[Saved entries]

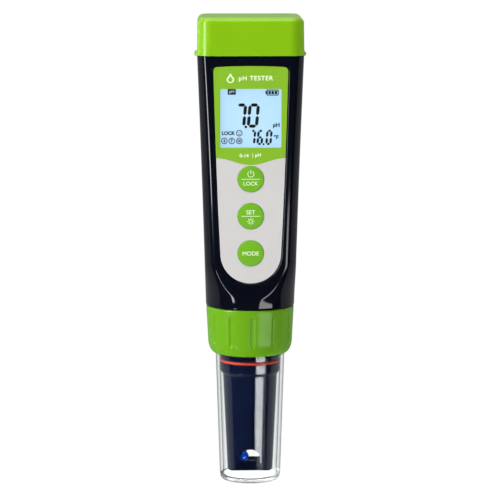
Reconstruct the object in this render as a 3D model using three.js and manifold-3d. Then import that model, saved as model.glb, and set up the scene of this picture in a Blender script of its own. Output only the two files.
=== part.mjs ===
// A hand-held water quality probe: a pocket pH meter with a plug-in electrode.
// Millimetres, +Z up, front towards -Y. The origin is the centre of the storage cap's flat underside.
import * as THREE from "three";
import { mergeVertices } from "three/addons/utils/BufferGeometryUtils.js";
import Module from "manifold-3d";

const wasm = await Module();
wasm.setup();

// ---------------------------------------------------------------- driving dimensions

const WALL = 2; // moulded wall of the housing
const GAP = 0.3; // clearance between pieces that are assembled against each other
const ROUND_STEPS = 32; // facets on a large round piece

// Heights, from the underside of the storage cap to the top of the pull-off cap
const TIP_Z = 3.65; // lower end of the electrode stem
const SILL_Z = 7.68; // sill of the flow windows
const ARCH_Z = 12.95; // crown of the flow windows
const CHAMBER_Z = 14.5; // ceiling of the sensing chamber
const STEM_TOP_Z = 41.1;
const COLLAR_Z = 42.5; // lower edge of the collar that the storage cap slides on
const CAP_SEAL_Z = 46.4;
const CUP_TOP_Z = 49.0;
const RING_Z = 49.4;
const FLANGE_Z = 53.2;
const NECK_Z = 56.3; // lower face of the housing's threaded neck
const SHOULDER_Z = 68; // lower edge of the housing's outer skin
const FLOOR_Z = 73; // inner floor of the housing
const HOUSING_TOP_Z = 164.1;
const TOP_CAP_Z = 164.4;
const SPIGOT_TOP_Z = 169.5; // rim that the pull-off cap plugs over
const TOP_Z = 178;

// Housing section: a square with round corners that turns round towards its foot
const FOOT_HALF = 16.86;
const TAPER = 0.025;
const FLARE = 0.00008;
const FULL_CORNER_Z = 86; // above this height the section is fully square
const CORNER_AT_FULL = 8.1;
const CORNER_TAPER = 0.0217;
const CORNER_STEPS = 7;
const INNER_STEPS = 4; // inner corners need fewer facets

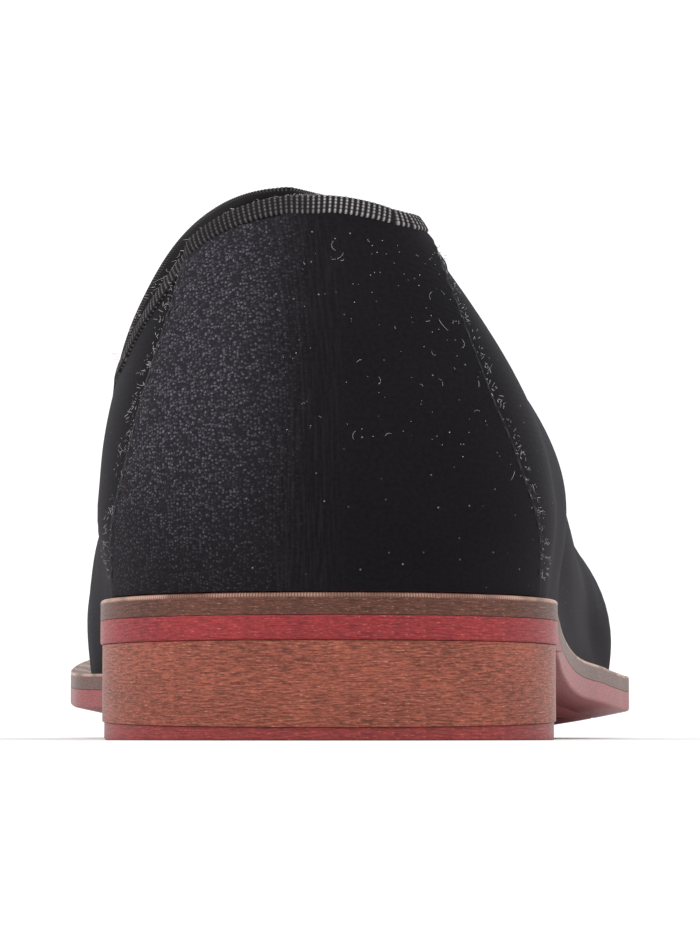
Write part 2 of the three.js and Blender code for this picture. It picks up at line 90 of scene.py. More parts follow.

▸ **WHAT TO PRODUCE**
Filter lines by "manifold" and return each hit.

▸ **RESPONSE**
Reconstruct the object in this render as a 3D model using three.js and manifold-3d. Then import that model, saved as model.glb, and set up the scene of this picture in a Blender script of its own. Output only the two files.
import Module from "manifold-3d";